If this were an isolated case, then perhaps you could justifiably label me a “Bleeding Heart”, and move on. But it's not just Gough where things are in trouble. All around us are species that we have, in our incessant travelling, allowed to hitchhike around the globe with us. The list is long, and the effects are devastating. Just think of the wattles choking streams in the Cape, or water hyacinths destroying water bodies. Invasive species are a problem on a scale that could render this rich, beautiful and unimaginably diverse planet a dull, depauperate and unspeakably tragic place in which to live.

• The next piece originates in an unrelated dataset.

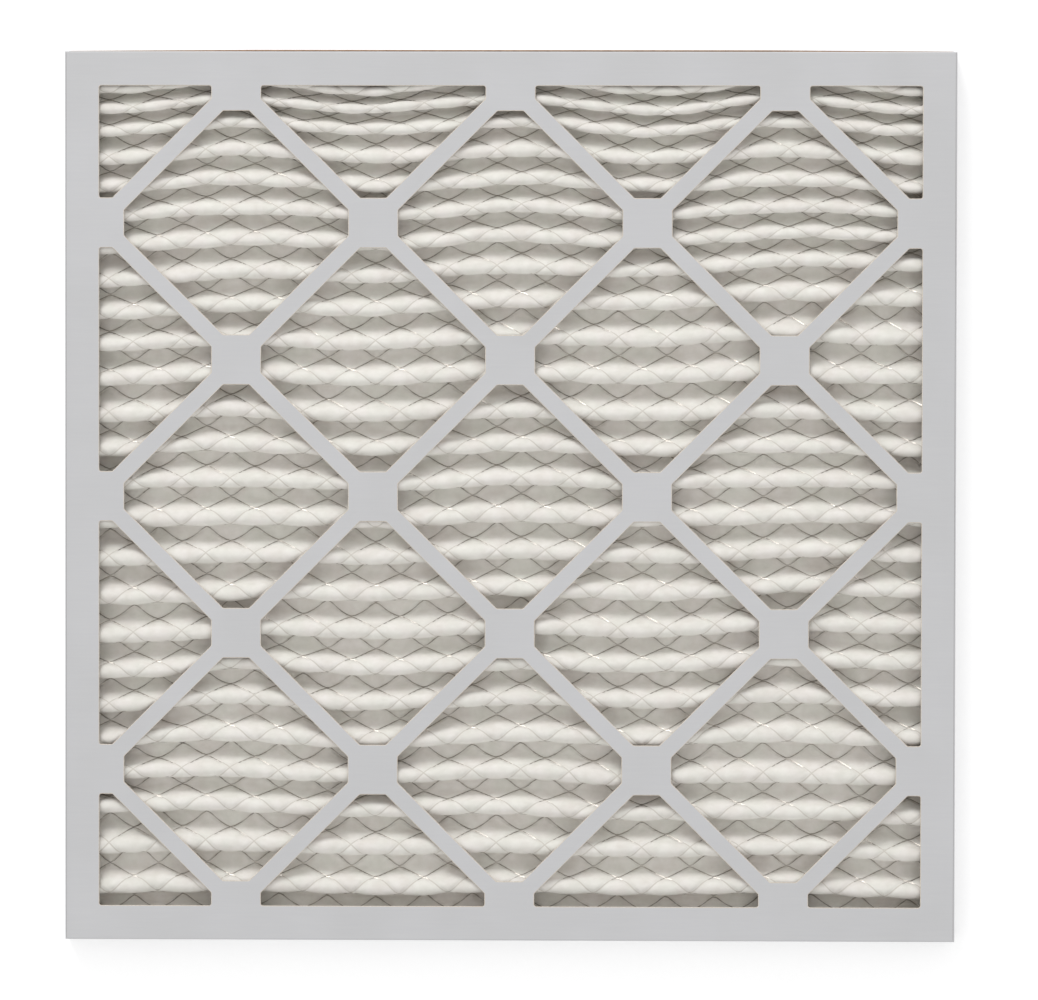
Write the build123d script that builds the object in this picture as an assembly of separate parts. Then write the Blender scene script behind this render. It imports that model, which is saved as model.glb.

It is already past the time for us to realise that we must outgrow the awkward adolescence of our technological existence. Like some idiot kids on a drunken joy-ride in a stolen vehicle, we (our society) don't appear to have considered all the possible consequences of our actions. How many casualties, and how serious must those casualties be, before we realise there we are having irreversible, negative impacts on other species and whole ecosystems? There is more to our existence than today, and tomorrow may not be able to take care of itself in a way that will suit us or our children.

It's profoundly sad that the majestic Tristan Albatross might go extinct. But there is hope. We're changing the world we live in at so many levels, in so many ways, we can certainly change it for the better. I hope we do.